The far west and far east has the most expensive marinas.  The Channel Islands and the first stops in France were $50 per night for a 12 meter boat, as was Tallinn.  Helsinki took the prize for the most expensive marina at $60.

The rest of Scandinavia was really good.  Stockholm was only $35 and while Copenhagen was more at $45, the small towns I stopped in Norway ranged from $15 to zero.

In the middle, Germany, Poland, Latvia were all great places to visit and inexpensive; in all three of those countries marinas cost about $25.

Poland and Latvia turned out to be our favorite places.  In Gdansk, Poland, were right downtown and our Krogen must have been featured in a thousand pictures.  We were on a wall right next to the marina.
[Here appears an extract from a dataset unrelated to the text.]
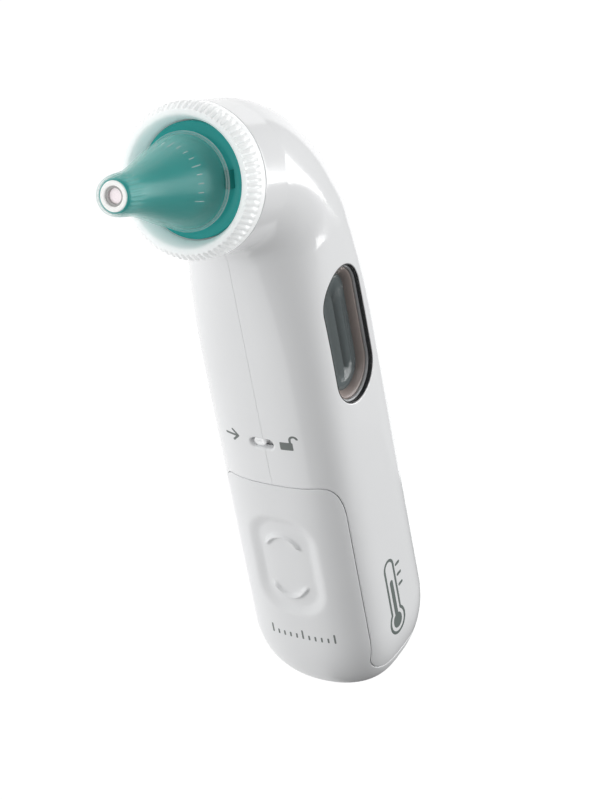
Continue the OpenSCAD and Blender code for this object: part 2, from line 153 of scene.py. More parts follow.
# Points closer than a micron become one, and triangles that lose a corner go.
def weld(points, tris):
    _, first, index = np.unique(np.round(points, 3), axis=0, return_index=True, return_inverse=True)
    tris = index.reshape(-1)[tris]
    good = (tris[:, 0] != tris[:, 1]) & (tris[:, 1] != tris[:, 2]) & (tris[:, 0] != tris[:, 2])
    return points[first], tris[good]


# Area-weighted sum of the face normals round each point, made unit length.
def pointNormals(points, tris):
    a, b, c = (points[tris[:, k]] for k in range(3))
    n = np.cross(b - a, c - a)
    total = np.zeros_like(points)
    for k in range(3):
        np.add.at(total, tris[:, k], n)
    return total / np.maximum(np.linalg.norm(total, axis=1, keepdims=True), 1e-12)


# Normals, and the winding, point away from the solid: its signed volume must be positive.
def outward(points, tris):
    a, b, c = (points[tris[:, k]] for k in range(3))
    return tris if np.einsum("ij,ij->i", a, np.cross(b, c)).sum() > 0 else tris[:, ::-1]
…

The wall was free, in fact, the second day, the Bosman, the person in charge of the marina, came by to ask us if we needed electricity, telling him no, he said were welcome to stay on the wall since it was free.  I was happy.

The Poles love Americans.  Like virtually the entire trip, so many people in seeing the stars and stripes came by to say hello and hear our story: “yes, we took it across the ocean on our own, yes, we are from New York, No, it is not a Grand Banks, it’s a Kadey Krogen”

It was also in Gdansk that I met a couple from Stockholm on their catamaran.  Like virtually everyone we met on the water, they were so helpful.  They also gave me good advice about Navionics charts in that “Europe HD” was detailed enough to use and there was now no need for paper charts.

And all that for $87.

I always run with two different navigation charts, since last year, Navionics and Jepp’s C-Map.  I like the color rendition a bit more on the Navionics, but I must admit that I have not seen any significant difference between the two in Europe.

Speaking of navigation, I found it easier than the ICW, in that it is not critical to know whether the channel is going to or coming from the ocean. Instead, in the skärgärd they will declare “pass red on the left or green on the right” or vice versa.  Now in that situation, it is different in that once there was a red of the left and a green on the right of the channel meaning I could NOT go in between where the rock was.

In Riga, I was doing something in the engine room when I felt someone get on the boat. Thinking it was my friends, I kept working; but not hearing their voices, I came up to see this couple having their wedding pictures being taken on the fore deck.

Cute.  Latvians loved us too.

All in all, we averaged $28 per stay for the 90 odd days we stopped. Not bad considering a hotel room in many of those cities would have cost 10 times more.

Now you do not have to pay for fuel for that hotel room, but even with fuel, the daily cost is only $76 and with fuel at today’s price it Ireland, that daily average would have been $7 cheaper at $69 per marina.

And it’s sure nice seeing the wonders of the world pass by your living room window.